Katherine Gregory in the Lab

Katherine Gregory, PhD, RN

As a nurse in the Brigham and Women’s Hospital Neonatal Intensive Care Unit (NICU), Katherine Gregory, PhD, RN, now executive director for Women’s and Newborn Health, became increasingly curious and concerned about a condition called necrotizing enterocolitis (NEC), a sometimes-fatal infectious disease of the gut in preterm infants. NEC can cause severe infection, ruptured bowel, malnutrition, prolonged hospitalization, and in some cases, death. Her time in the NICU inspired Gregory to launch a research project to examine NEC in search of a biomarker - a biological substance that indicates the presence of a disease or a pathogen. “The NICU team caring for preterm infants needed to be able to measure something that would give warning signs that the disease was inevitable so that they could be better prepared,” said Gregory.
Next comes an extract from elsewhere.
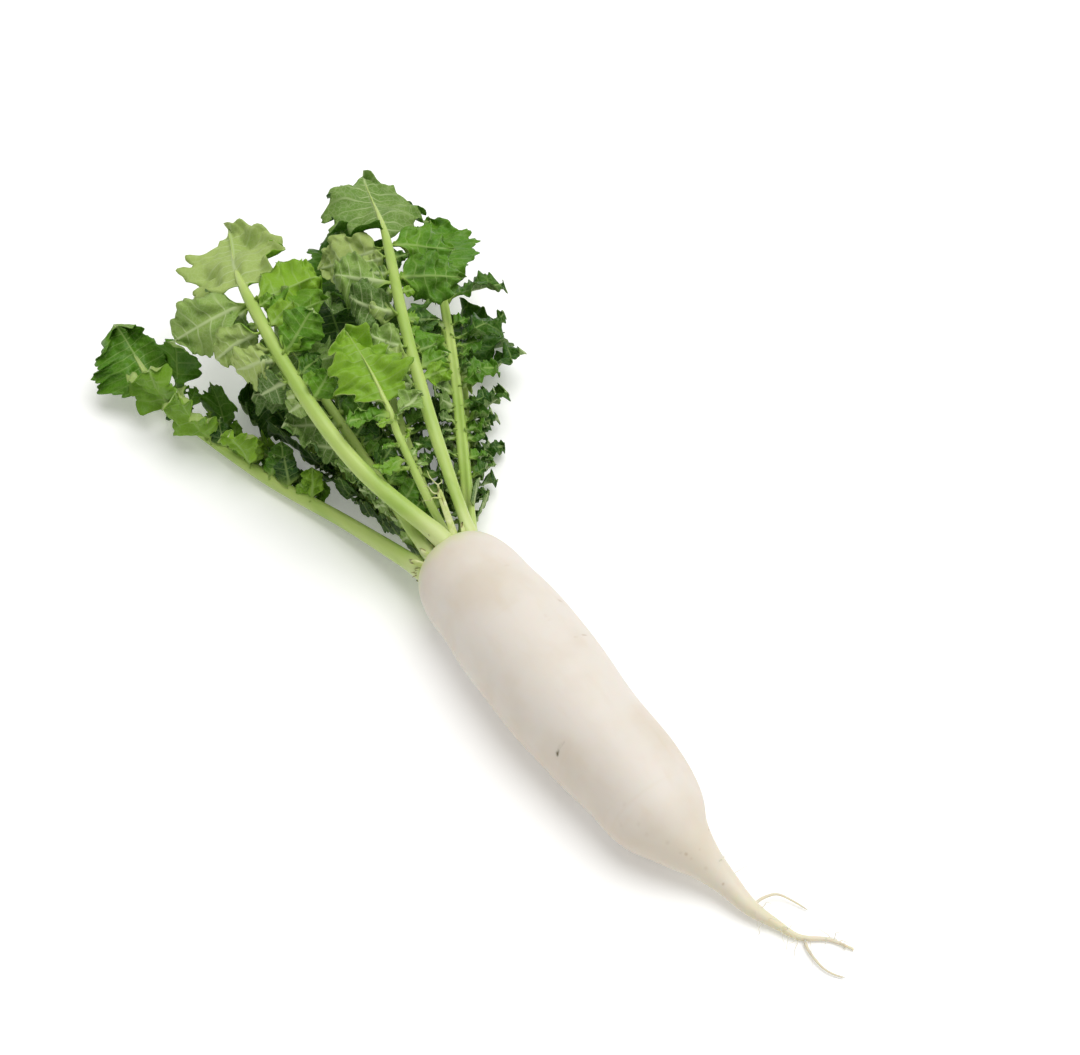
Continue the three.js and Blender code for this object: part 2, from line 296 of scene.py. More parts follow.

In collaboration with a multidisciplinary research team, she successfully measured a biomarker for NEC called intestinal fatty acid binding protein (iFABP), a protein specific to intestinal inflammation and injury. The team found that elevated levels of iFABP appeared in urine within three and seven days before the onset of NEC symptoms. The research was published in The Journal of Pediatrics. The team hopes to build on this work by conducting a study that will explore various approaches to using markers of inflammatory disease in the clinical setting. “We have made progress towards understanding NEC,” said Gregory. “However, this disease remains a major contributor to morbidity and mortality for preterm infants, so we have more work to do, for babies cared for at the Brigham and around the globe.”